## RECORDED DATA
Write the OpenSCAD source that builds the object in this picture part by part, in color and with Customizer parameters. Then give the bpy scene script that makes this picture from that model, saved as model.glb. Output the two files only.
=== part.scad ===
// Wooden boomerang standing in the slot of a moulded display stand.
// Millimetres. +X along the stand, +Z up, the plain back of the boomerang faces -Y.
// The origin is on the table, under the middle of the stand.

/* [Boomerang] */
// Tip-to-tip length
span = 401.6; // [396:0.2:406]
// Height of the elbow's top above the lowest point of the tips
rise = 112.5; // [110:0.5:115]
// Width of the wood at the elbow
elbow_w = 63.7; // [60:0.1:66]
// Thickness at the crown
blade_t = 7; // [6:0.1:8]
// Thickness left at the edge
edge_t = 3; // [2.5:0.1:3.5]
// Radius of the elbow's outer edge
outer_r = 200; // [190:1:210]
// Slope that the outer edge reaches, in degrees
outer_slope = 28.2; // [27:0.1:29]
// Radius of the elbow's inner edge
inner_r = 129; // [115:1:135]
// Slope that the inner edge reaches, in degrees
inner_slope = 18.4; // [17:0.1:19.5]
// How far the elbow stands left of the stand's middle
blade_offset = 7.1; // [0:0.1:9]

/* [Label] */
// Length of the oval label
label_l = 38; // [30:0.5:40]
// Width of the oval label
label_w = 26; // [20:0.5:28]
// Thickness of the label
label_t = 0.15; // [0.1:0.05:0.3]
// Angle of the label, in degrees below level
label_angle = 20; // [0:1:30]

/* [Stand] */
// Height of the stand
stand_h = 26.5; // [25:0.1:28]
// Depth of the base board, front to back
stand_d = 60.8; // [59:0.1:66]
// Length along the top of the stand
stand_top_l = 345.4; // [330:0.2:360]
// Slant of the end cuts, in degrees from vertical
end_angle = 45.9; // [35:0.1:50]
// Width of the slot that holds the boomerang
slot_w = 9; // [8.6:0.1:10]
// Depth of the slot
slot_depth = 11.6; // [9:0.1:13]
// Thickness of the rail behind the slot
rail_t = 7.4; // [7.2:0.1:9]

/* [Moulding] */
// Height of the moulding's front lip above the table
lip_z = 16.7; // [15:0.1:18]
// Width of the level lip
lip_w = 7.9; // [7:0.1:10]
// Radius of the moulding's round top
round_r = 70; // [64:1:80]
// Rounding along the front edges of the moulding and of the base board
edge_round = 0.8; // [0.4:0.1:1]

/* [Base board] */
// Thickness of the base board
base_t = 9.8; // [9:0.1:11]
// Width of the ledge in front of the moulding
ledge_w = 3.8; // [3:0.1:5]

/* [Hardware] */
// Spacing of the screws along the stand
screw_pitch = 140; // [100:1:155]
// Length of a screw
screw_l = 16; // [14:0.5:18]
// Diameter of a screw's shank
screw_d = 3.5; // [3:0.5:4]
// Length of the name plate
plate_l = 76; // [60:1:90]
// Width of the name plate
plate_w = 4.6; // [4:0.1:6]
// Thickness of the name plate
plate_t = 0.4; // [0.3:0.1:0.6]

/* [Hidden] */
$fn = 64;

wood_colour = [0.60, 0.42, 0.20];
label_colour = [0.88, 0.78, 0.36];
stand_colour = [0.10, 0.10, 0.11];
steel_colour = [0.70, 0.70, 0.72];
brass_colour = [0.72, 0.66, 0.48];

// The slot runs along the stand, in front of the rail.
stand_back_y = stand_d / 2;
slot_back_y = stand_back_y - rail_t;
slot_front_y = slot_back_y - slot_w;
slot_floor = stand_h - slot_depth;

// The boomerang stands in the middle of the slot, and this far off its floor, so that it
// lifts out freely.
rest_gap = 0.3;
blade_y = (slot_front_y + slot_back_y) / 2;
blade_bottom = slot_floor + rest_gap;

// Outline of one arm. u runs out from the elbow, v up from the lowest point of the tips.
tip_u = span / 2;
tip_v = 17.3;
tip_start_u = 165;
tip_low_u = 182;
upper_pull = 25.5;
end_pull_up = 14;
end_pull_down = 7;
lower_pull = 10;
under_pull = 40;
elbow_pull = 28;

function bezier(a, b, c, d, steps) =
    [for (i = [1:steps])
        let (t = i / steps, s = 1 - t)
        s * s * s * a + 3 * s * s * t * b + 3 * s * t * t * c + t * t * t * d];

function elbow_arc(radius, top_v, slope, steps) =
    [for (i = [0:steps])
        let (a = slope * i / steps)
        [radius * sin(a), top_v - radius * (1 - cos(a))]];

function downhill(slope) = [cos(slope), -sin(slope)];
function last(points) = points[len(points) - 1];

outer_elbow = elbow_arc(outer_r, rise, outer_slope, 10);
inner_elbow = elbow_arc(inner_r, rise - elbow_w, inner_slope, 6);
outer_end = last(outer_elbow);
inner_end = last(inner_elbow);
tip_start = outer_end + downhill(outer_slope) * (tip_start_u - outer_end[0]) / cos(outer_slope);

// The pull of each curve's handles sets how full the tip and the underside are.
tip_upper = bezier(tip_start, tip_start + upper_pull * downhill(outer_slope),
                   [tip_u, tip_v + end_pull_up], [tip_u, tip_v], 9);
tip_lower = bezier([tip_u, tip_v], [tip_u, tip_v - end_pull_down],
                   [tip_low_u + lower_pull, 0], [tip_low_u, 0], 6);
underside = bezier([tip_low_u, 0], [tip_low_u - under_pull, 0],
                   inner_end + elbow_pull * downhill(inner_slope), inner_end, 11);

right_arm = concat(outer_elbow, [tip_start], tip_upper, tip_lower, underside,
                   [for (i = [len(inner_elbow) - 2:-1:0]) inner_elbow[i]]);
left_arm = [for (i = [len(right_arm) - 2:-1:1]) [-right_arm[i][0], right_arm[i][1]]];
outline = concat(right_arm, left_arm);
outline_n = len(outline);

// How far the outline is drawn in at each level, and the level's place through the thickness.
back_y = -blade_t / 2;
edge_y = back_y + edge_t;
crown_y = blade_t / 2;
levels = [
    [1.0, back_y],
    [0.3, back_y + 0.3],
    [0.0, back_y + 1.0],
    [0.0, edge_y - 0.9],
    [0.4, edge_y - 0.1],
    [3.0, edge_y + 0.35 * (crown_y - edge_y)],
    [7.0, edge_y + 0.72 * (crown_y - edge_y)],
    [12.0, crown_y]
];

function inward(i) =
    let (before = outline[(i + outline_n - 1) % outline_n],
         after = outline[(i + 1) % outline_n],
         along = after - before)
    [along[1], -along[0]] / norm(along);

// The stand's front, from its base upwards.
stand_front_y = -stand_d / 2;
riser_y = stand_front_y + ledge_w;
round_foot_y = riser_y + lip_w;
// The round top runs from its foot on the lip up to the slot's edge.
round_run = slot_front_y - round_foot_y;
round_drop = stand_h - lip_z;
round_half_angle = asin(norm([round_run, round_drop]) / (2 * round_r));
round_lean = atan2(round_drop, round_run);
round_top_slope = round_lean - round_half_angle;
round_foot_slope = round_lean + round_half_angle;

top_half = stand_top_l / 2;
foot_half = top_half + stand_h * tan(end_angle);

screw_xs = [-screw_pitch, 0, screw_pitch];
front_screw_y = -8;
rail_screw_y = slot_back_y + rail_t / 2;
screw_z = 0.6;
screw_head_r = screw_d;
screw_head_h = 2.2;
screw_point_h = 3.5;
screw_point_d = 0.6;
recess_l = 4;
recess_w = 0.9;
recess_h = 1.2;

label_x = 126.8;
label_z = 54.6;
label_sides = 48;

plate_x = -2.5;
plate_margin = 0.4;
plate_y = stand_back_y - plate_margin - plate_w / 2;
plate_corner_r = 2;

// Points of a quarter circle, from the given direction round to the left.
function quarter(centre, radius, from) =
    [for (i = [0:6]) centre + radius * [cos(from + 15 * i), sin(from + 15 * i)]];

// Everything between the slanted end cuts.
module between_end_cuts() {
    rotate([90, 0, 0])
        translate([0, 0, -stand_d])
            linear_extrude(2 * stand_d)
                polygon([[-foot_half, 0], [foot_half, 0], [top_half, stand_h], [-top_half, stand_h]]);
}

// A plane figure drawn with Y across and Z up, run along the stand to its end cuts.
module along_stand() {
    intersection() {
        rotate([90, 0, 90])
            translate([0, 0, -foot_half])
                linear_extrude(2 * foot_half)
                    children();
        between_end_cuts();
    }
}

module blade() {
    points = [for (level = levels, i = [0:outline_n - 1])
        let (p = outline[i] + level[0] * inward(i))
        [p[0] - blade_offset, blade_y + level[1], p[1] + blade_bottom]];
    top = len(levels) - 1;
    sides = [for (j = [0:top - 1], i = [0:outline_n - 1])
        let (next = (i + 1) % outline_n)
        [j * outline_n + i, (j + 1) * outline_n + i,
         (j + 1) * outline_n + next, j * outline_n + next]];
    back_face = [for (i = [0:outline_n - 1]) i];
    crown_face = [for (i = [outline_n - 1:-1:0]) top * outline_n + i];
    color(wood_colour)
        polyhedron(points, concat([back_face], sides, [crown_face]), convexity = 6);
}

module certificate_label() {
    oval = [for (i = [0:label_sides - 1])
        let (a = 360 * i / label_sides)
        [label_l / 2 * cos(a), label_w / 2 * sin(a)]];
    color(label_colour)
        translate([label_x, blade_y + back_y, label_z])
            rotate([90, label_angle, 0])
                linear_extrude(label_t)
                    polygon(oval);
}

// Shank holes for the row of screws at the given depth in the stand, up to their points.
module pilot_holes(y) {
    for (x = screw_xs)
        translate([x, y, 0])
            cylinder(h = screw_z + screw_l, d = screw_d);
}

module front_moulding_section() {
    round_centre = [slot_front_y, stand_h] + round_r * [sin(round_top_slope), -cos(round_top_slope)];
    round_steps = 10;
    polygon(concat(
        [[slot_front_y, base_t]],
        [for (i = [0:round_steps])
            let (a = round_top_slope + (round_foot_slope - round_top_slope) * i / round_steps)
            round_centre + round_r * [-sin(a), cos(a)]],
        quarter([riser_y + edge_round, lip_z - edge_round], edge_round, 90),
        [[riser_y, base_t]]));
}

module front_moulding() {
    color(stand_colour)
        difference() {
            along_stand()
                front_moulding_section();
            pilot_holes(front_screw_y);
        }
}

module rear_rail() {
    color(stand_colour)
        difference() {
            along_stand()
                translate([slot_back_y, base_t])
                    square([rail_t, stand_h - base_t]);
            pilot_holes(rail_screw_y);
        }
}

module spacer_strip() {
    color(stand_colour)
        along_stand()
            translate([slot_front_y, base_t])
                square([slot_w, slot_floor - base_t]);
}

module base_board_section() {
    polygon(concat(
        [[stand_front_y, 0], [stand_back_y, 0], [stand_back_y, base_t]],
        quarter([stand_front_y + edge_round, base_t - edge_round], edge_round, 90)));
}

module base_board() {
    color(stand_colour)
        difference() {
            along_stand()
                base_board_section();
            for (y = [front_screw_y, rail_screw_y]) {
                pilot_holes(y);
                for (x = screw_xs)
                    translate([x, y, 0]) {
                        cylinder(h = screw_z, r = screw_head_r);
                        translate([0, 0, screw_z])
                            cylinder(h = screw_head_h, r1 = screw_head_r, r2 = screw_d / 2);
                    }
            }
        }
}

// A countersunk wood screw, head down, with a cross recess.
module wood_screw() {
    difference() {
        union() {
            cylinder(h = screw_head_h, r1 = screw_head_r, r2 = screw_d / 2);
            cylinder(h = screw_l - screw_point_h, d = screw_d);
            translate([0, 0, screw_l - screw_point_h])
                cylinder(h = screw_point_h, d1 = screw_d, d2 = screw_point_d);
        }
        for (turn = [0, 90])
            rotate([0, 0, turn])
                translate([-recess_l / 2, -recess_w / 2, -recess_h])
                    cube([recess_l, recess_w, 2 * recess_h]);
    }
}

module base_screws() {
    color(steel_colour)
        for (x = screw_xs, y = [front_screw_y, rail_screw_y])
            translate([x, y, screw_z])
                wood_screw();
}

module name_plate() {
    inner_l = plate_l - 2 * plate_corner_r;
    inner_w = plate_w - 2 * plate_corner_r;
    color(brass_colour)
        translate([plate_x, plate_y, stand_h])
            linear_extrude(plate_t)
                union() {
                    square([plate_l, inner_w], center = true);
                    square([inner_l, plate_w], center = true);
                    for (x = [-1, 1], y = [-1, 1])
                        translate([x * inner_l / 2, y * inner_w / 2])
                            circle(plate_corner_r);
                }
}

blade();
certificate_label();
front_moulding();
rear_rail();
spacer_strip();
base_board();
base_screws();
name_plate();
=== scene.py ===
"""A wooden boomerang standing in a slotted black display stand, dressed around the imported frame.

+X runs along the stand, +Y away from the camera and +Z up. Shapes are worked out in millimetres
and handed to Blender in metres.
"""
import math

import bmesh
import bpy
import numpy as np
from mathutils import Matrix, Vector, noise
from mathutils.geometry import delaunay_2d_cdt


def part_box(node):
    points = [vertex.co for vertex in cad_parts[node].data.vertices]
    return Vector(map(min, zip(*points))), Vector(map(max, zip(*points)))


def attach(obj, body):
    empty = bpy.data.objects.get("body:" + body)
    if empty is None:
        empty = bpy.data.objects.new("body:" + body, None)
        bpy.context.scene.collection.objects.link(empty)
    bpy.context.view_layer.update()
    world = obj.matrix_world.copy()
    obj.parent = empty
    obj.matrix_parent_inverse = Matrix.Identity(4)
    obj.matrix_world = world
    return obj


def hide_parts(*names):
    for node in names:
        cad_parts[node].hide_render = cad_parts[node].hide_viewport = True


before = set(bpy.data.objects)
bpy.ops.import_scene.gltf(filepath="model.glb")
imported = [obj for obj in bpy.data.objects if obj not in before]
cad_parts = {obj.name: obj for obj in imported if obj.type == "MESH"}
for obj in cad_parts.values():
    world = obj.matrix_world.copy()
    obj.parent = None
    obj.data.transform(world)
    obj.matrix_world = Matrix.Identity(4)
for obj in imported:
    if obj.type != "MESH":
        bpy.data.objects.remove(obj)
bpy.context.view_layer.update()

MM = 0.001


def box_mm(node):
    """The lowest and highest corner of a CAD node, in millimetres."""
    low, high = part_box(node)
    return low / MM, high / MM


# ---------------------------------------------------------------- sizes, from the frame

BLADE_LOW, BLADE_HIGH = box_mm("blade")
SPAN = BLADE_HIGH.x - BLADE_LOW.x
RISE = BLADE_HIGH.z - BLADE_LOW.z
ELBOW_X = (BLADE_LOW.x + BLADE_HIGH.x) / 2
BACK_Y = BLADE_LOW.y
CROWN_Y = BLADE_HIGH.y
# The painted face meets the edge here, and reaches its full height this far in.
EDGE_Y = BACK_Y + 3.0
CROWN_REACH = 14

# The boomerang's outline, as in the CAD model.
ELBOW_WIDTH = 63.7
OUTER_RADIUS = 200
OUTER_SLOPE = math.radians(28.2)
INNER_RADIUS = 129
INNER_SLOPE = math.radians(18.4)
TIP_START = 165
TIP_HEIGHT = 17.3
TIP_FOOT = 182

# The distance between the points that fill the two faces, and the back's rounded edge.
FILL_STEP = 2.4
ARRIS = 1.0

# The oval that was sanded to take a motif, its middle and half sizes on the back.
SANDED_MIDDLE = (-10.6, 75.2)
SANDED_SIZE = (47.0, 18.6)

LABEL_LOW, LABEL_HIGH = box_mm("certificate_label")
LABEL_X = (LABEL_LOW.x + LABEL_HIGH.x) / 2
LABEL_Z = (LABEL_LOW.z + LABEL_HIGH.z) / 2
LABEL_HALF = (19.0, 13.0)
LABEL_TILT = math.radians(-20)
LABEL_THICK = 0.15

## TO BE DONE
Extract exactly and only these lines: the line containing "color(steel_colour)", the line containing "for node in", and every line between them.

## THE COMPLETED TASK
    color(steel_colour)
        for (x = screw_xs, y = [front_screw_y, rail_screw_y])
            translate([x, y, screw_z])
                wood_screw();
}

module name_plate() {
    inner_l = plate_l - 2 * plate_corner_r;
    inner_w = plate_w - 2 * plate_corner_r;
    color(brass_colour)
        translate([plate_x, plate_y, stand_h])
            linear_extrude(plate_t)
                union() {
                    square([plate_l, inner_w], center = true);
                    square([inner_l, plate_w], center = true);
                    for (x = [-1, 1], y = [-1, 1])
                        translate([x * inner_l / 2, y * inner_w / 2])
                            circle(plate_corner_r);
                }
}

blade();
certificate_label();
front_moulding();
rear_rail();
spacer_strip();
base_board();
base_screws();
name_plate();
=== scene.py ===
"""A wooden boomerang standing in a slotted black display stand, dressed around the imported frame.

+X runs along the stand, +Y away from the camera and +Z up. Shapes are worked out in millimetres
and handed to Blender in metres.
"""
import math

import bmesh
import bpy
import numpy as np
from mathutils import Matrix, Vector, noise
from mathutils.geometry import delaunay_2d_cdt


def part_box(node):
    points = [vertex.co for vertex in cad_parts[node].data.vertices]
    return Vector(map(min, zip(*points))), Vector(map(max, zip(*points)))


def attach(obj, body):
    empty = bpy.data.objects.get("body:" + body)
    if empty is None:
        empty = bpy.data.objects.new("body:" + body, None)
        bpy.context.scene.collection.objects.link(empty)
    bpy.context.view_layer.update()
    world = obj.matrix_world.copy()
    obj.parent = empty
    obj.matrix_parent_inverse = Matrix.Identity(4)
    obj.matrix_world = world
    return obj


def hide_parts(*names):
    for node in names:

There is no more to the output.